We held our third Active Trails excursion into Glass Street’s national parks with neighborhood youth and the magic produced couldn’t have been better.  We all congregated at Glass House Collective’s new headquarters in the newly renovated “Custom Cycles” building at Glass Street and North Chamberlain Avenue.  Sixteen diverse youth ranging from 5 to 17 showed up ready to see what the day had in store. These youth have been engaged with Glass Street’s Studio Everything, artist Rondell Crier’s community-based art studio and maker space for years. They are growing up together; each in the most formative years of his or her life. We believe that the decisions they make and the experiences they have now, will determine the trajectory of the rest of their lives.  The stakes are high.  The realm of what they believe to be possible, about themselves, about their families, about their futures, will depend on what experiences they are exposed to today.  We feel like it is our job to expose them to as many varied experiences as possible, to show them the entire world around them to the greatest extent as possible, and to support them as they navigate the very real life of Glass Street, warts and all.

So we are taking them into the woods and onto hallowed Civil War land.  We are introducing them to an experience of nature and history that is outside the everyday conscious reality of their urban lives.  We are broadening their landscape of possibilities, we are opening their minds to their new potential.  And we are doing it on purpose.

To this end, Glass House Collective has formed a coalition of creative partnerships consisting of National Parks Foundation, Chickamauga and Chattanooga National Military Park, City of Chattanooga Office of Multicultural Affairs, Outdoor Chattanooga, Chattanooga-Hamilton County Health Department, Causeway, Techme Community Consultants, and the Good Neighbor Network  (a collective of East Chattanooga residents) who are all committed to empowering East Chattanooga youth in this way.

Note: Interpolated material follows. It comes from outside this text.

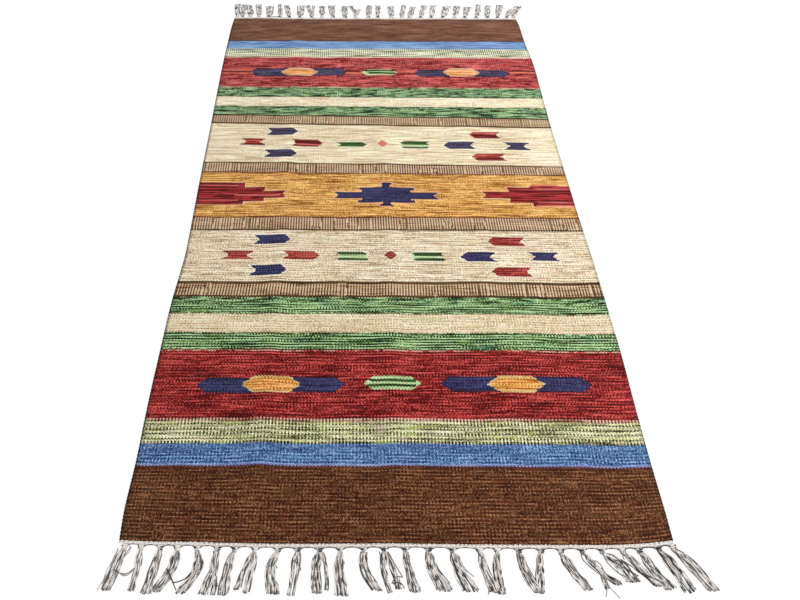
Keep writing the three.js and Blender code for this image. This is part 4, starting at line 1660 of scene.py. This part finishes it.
NEAR_STRAYS = [Stray(*row) for row in (
    (-450, 43, -441, 47, -430, 48, -417, 38, 0.85), (-446, 42, -438, 49, -429, 50, -419, 42, 0.5),
    (-433, 8, -435, 14, -440, 22, -446, 29, 0.7), (-431, 9, -434, 18, -441, 26, -446, 38, 0.35),
    (-452, 12, -455, 30, -460, 48, -466, 62, 0.6), (-386, 12, -384, 26, -382, 42, -388, 62, 0.7),
    (-368, 38, -362, 46, -356, 55, -349, 67, 1), (-366, 43, -360, 51, -354, 59, -348, 68, 0.8),
    (-354, 58, -345, 56, -336, 52, -328, 43, 1), (-354, 14, -356, 26, -357, 40, -366, 54, 0.7),
    (-322, 12, -317, 24, -315, 38, -326, 54, 0.9), (-326, 18, -321, 28, -320, 38, -330, 52, 0.5),
    (-297, 12, -296, 24, -296, 38, -302, 58, 0.85), (-289, 12, -290, 26, -289, 44, -284, 62, 0.8),
    (-266, 12, -274, 24, -274, 44, -280, 66, 0.7), (-232, 14, -238, 28, -244, 44, -247, 62, 0.8),
    (-206, 32, -201, 30, -196, 31, -193, 35, 0.9), (-206, 22, -207, 38, -206, 54, -204, 66, 0.7),
    (-168, 24, -163, 27, -158, 31, -155, 38, 0.95), (-158, 10, -156, 22, -158, 40, -163, 62, 0.7),
    (-133, 16, -133, 30, -133, 46, -130, 62, 0.95), (-128, 14, -129, 28, -127, 46, -123, 64, 0.9),
    (-121, 12, -116, 22, -117, 38, -115, 56, 0.8), (-98, 18, -97, 36, -92, 52, -89, 68, 0.8),
    (-91, 14, -92, 30, -88, 48, -82, 62, 0.7), (-60, 12, -60, 26, -52, 40, -42, 58, 0.8),
    (-50, 12, -50, 26, -46, 40, -34, 56, 0.85), (-30, 12, -26, 28, -24, 46, -16, 66, 0.9),
    (-16, 12, -8, 26, 1, 40, 6, 48, 0.8), (6, 48, -2, 47, -10, 54, -3, 61, 0.7),
    (-12, 56, -4, 55, 4, 57, 8, 63, 0.9), (9, 14, 13, 30, 15, 48, 19, 62, 0.85),
    (16, 12, 19, 30, 24, 46, 31, 58, 0.6), (45, 12, 44, 24, 50, 38, 61, 52, 0.95),
    (53, 14, 58, 28, 68, 42, 80, 56, 0.8), (86, 12, 84, 24, 94, 38, 108, 50, 1),
    (92, 14, 98, 26, 106, 36, 118, 46, 0.6), (126, 8, 133, 20, 134, 38, 142, 54, 0.95),
    (134, 20, 135, 38, 141, 54, 138, 70, 0.7), (158, 14, 155, 30, 158, 48, 166, 64, 0.8),
    (194, 12, 196, 28, 206, 46, 219, 60, 1), (190, 14, 192, 28, 200, 44, 214, 58, 0.7),
    (198, 24, 195, 40, 199, 52, 205, 60, 0.5), (227, 14, 222, 28, 218, 42, 214, 54, 0.7),
    (260, 12, 263, 24, 277, 40, 292, 54, 1), (267, 14, 272, 26, 284, 40, 297, 52, 0.7),
    (294, 10, 296, 22, 308, 34, 324, 46, 0.9), (306, 24, 314, 23, 322, 28, 326, 40, 0.7),
    (324, 46, 325, 56, 323, 64, 320, 72, 0.5), (325, 47, 328, 58, 334, 66, 341, 74, 0.5),
    (329, 44, 336, 46, 343, 50, 348, 52, 1), (329, 12, 334, 26, 348, 40, 366, 50, 0.85),
    (338, 20, 350, 28, 362, 36, 378, 44, 1), (346, 22, 358, 24, 370, 30, 381, 40, 0.9),
    (367, 10, 363, 10, 361, 14, 362, 22, 0.7), (366, 14, 374, 26, 388, 40, 404, 50, 0.7),
    (388, 8, 391, 20, 403, 34, 418, 48, 1), (382, 40, 393, 45, 404, 50, 415, 55, 1),
    (419, 8, 424, 24, 436, 46, 446, 68, 1), (427, 14, 434, 28, 446, 46, 457, 62, 0.6),
    (448, 12, 462, 20, 478, 36, 490, 60, 1), (447, 14, 454, 26, 470, 38, 484, 56, 0.8),
)]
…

This excursion is a prime example.  Nicole Lewis, coordinator of the Active Trails grant and Glass House Collective’s Community Engagement Coordinator, and adult leaders carpooled the youth to Sherman Reservation above Glass Street just atop Missionary Ridge.   The youth gathered at the entrance to the park and were introduced to the Civil War history of the land.  The older youth reviewed what they knew about the war for the younger in attendance: North vs. South, a nation fighting over the nasty institution of slavery, freedom without equality. The youth were then introduced to the pivotal role their neighborhood played in the Union’s conquest of the South.  As they learned about the battle between Union General Tecumseh Sherman and Confederate General Patrick Cleburne they heard the whistle of a Tennessee Valley Railroad Museum train passing through the same railway tunnel the Confederates were defending.  They then set out on the now closed section of North Crest Road leading to Sherman Reservation.

Once there, the youth naturally migrated to the majestic Iowa monument and gathered on its stairs.  For the wellness component of the trip the youth were given and playfully exercised with exercise bands graciously donated by the Chattanooga-Hamilton County Health Department’s Step One program.  Afterward the youth were led in a soft skills building exercise.  Each was paired with a partner, directed to stand back-to-back, and tied together.  One partner was then blindfolded.  The seeing partner then had to communicate with the blindfolded partner and lead the team to flags stationed around the reservation that the blindfolded partner had to touch. If the team fell, they were out.  The life lessons and fun that ensued will be remembered.  Patience and active listening won the day. Those that screamed at each other and tried to run inevitably ended up hitting the ground.  Those that took the slow and steady route, communicating clearly and making sure each partner understood what to do next, completed the race.  From there the group hiked up the bald to the Sherman Reservation’s cannons and panoramic view and took the walking trail back to the cars.
It was another successful Active Trails adventure. The kids are learning more and more and gaining comfortability with adults and each other alike.  We can’t wait to see what else is in store!